China had about 64.9 trillion yuan (US$9.9 trillion) worth of net state-owned assets in the industrial sector at the end of 2019, up from 58.7 trillion yuan a year earlier, according to data from the Ministry of Finance.

Li Jin, chief researcher with the China Enterprise Research Institute, said state firms were vital to the Communist Party’s rule and implementing its national policies. But he added the principle of competition neutrality would be honoured in practise.

State and private economies are not in opposition to each other, but are complementary
Li Jin

“State and private economies are not in opposition to each other, but are complementary,” he said.

“During the reconstruction of China’s industrial chains over the next five years, large state firms will undertake the responsibility to strengthen China’s dominance in large investment projects, while also producing many development opportunities for [privately-run] small and medium-sized enterprises.”

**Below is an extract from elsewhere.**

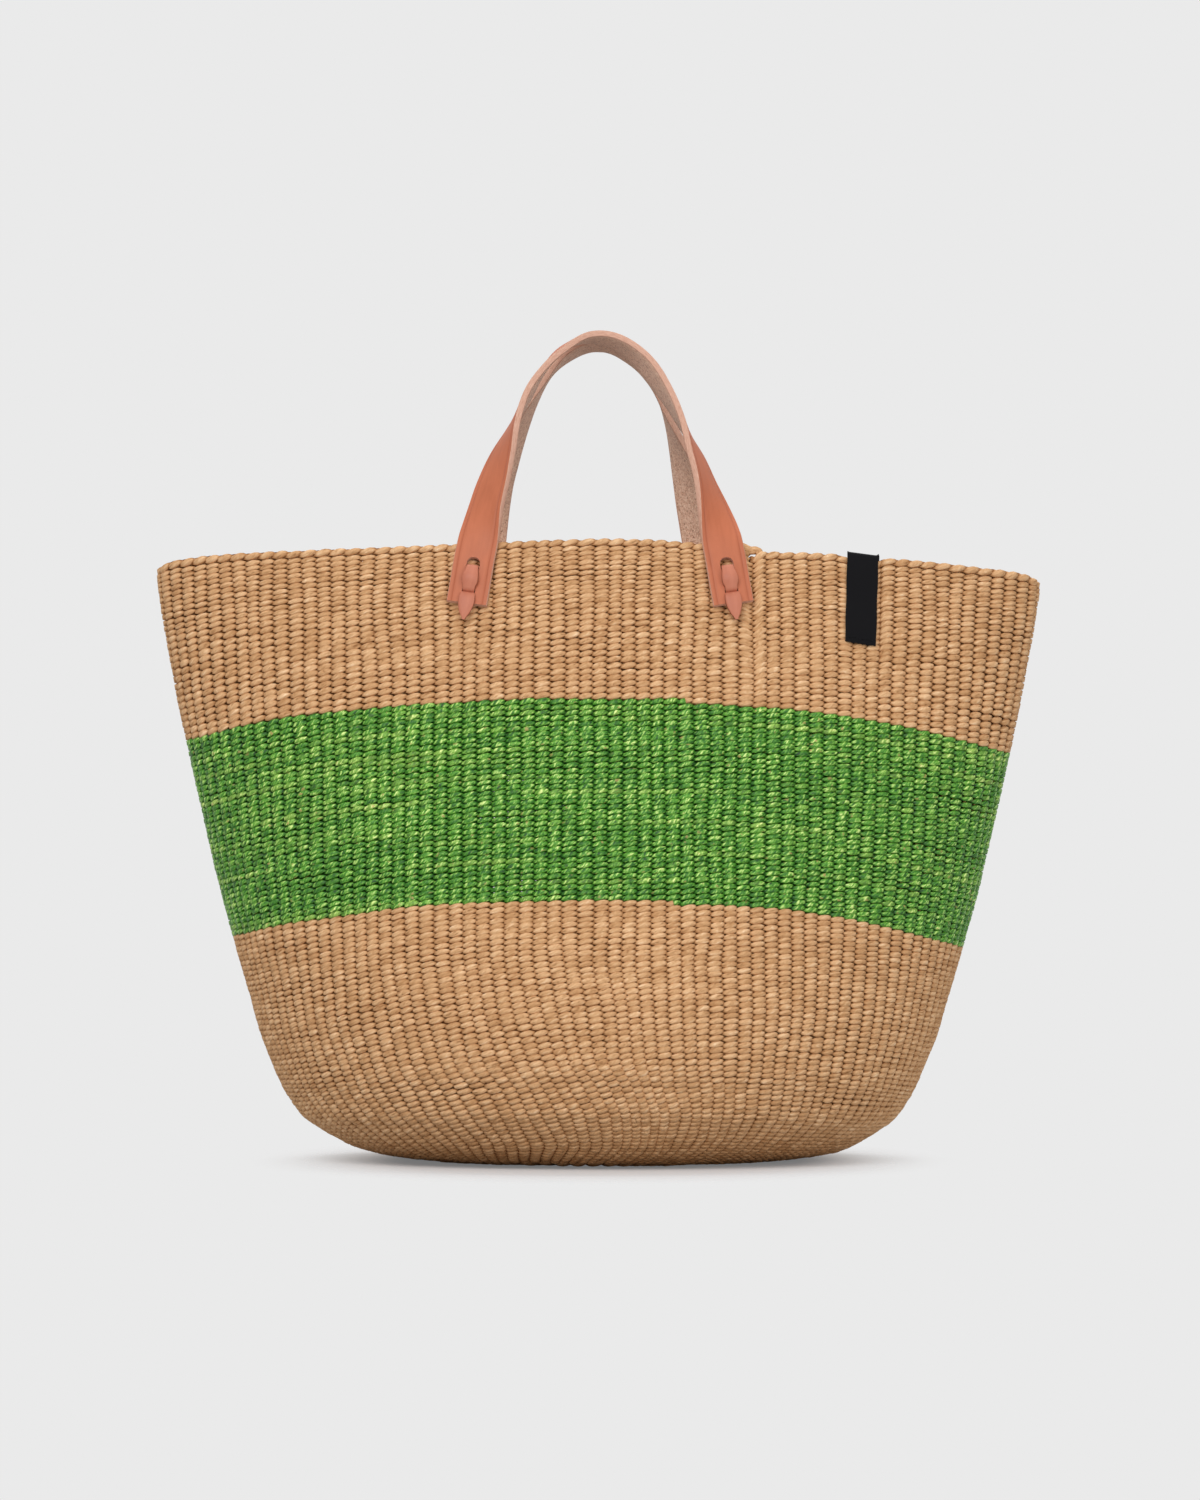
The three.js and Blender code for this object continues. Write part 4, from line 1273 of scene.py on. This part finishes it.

Innovation will be the top task for state firms in China’s effort to reach technological self-sufficiency, the country’s state assets regulator said last month.

“We will concentrate their resources and strengthen them to build a national strategic technology force,” said Hao Peng, chairman and Communist Party secretary of the State-owned Assets Supervision and Administration Commission (SASAC).

Research to address the nation’s technological weak links – including in machine tools, high-end semiconductors, software, new materials and jet engines – are at the top of the agenda, he said.